■ What you have to do
Restate the span of lines that starts with the line containing "Recreate this object" and ends with the line containing "Vector = FreeCAD.Vector", word for word, including both, with nothing else.

▼

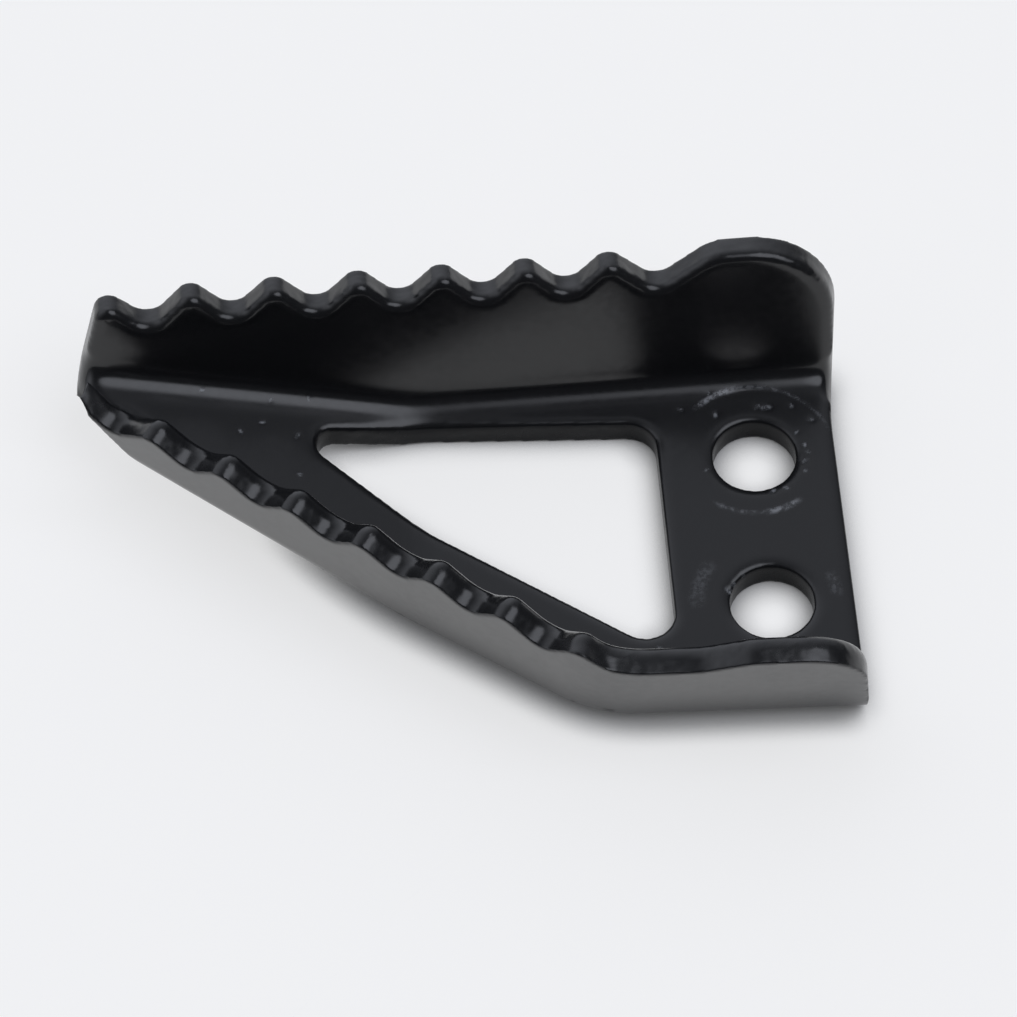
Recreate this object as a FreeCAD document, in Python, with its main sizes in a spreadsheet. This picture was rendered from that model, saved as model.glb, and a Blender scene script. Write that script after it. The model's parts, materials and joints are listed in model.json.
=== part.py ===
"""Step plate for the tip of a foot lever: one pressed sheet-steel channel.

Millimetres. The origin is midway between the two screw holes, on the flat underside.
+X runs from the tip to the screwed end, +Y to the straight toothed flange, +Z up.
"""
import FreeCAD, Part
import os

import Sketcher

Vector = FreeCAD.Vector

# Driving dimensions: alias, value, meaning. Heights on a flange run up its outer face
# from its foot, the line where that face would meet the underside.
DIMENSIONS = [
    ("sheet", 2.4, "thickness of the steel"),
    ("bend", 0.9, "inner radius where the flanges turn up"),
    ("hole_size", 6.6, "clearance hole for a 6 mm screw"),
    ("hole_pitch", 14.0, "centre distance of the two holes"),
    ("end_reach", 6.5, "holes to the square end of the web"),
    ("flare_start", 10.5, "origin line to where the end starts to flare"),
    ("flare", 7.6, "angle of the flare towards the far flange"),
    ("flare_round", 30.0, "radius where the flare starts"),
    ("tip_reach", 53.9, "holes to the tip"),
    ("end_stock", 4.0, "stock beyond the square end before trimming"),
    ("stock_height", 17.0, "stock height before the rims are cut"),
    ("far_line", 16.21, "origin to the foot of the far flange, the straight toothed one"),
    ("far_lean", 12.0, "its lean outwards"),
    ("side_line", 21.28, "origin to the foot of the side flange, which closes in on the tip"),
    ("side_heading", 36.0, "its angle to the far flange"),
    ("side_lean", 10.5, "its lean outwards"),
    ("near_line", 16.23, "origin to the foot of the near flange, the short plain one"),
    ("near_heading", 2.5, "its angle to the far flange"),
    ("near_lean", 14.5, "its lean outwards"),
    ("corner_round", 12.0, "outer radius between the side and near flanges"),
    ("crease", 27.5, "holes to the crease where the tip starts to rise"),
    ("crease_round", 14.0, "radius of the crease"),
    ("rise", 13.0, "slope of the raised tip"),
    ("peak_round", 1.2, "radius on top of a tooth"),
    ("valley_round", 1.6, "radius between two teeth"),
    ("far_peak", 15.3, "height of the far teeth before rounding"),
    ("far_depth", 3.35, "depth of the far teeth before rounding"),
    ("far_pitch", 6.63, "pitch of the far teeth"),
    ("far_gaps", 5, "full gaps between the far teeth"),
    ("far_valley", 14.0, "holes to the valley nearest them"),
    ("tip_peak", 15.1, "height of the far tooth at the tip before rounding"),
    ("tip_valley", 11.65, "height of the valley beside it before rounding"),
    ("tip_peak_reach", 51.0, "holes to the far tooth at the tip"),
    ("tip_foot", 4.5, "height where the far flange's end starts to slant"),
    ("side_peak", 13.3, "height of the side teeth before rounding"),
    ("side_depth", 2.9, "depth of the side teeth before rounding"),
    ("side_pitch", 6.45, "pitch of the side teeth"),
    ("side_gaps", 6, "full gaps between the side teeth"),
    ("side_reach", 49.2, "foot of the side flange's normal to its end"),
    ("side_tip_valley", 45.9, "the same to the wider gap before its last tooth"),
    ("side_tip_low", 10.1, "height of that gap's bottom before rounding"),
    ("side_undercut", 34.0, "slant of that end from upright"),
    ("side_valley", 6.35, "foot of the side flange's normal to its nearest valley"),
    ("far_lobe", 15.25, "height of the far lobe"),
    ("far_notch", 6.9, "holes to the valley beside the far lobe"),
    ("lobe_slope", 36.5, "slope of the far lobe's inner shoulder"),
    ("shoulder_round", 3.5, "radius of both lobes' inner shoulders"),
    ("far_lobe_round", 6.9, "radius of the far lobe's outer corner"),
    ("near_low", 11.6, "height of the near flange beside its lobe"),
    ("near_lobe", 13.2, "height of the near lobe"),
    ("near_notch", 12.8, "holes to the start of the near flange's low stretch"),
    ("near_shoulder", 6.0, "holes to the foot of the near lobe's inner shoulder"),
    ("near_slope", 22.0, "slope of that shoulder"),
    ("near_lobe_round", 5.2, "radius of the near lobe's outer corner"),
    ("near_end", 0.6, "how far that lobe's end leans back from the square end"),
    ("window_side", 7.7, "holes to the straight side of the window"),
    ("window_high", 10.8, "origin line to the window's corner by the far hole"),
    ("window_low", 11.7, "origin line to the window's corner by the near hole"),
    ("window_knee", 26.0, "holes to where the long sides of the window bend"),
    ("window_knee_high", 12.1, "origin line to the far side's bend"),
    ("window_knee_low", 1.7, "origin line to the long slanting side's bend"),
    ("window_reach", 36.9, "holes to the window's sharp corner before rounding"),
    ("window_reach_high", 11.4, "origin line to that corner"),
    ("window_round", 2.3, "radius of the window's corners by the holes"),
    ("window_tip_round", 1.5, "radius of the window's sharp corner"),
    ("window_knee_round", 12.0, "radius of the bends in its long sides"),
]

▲
▼

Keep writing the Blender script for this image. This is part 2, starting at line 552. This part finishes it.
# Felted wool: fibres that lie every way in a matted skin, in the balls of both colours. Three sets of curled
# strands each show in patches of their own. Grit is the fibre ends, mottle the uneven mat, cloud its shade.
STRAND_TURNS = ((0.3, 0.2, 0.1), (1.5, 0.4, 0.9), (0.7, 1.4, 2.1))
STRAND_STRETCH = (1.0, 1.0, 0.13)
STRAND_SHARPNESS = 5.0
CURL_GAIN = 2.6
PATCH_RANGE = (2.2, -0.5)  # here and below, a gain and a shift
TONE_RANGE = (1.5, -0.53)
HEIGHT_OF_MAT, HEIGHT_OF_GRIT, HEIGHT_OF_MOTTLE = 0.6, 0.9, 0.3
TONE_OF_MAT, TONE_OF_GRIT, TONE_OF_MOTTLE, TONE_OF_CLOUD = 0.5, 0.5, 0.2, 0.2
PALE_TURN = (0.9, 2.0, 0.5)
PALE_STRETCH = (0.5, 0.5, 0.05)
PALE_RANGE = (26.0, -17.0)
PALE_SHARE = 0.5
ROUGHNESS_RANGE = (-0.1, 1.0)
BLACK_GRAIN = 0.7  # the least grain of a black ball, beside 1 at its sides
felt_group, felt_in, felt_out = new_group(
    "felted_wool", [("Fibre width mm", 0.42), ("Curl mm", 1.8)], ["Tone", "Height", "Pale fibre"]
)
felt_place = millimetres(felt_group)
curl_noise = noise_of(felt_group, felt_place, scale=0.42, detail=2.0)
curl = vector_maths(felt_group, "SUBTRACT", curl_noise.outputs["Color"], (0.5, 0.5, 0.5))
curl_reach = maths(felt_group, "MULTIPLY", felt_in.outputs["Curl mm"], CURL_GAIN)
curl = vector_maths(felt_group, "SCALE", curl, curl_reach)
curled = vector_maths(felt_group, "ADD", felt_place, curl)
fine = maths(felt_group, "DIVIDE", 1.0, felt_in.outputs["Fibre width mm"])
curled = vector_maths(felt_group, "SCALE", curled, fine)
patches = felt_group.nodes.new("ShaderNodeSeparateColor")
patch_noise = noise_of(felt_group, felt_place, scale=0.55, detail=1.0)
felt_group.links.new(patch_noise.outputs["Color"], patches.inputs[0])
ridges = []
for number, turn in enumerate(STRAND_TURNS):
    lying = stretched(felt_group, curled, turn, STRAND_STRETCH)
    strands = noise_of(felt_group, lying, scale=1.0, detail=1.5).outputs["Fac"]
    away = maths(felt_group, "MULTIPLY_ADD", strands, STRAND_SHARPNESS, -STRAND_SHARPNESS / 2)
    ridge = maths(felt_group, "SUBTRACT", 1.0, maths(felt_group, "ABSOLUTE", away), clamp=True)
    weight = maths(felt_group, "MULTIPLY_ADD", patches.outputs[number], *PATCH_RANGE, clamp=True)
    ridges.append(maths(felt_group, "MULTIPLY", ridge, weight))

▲

■ Problem solution
Recreate this object as a FreeCAD document, in Python, with its main sizes in a spreadsheet. This picture was rendered from that model, saved as model.glb, and a Blender scene script. Write that script after it. The model's parts, materials and joints are listed in model.json.
=== part.py ===
"""Step plate for the tip of a foot lever: one pressed sheet-steel channel.

Millimetres. The origin is midway between the two screw holes, on the flat underside.
+X runs from the tip to the screwed end, +Y to the straight toothed flange, +Z up.
"""
import FreeCAD, Part
import os

import Sketcher

Vector = FreeCAD.Vector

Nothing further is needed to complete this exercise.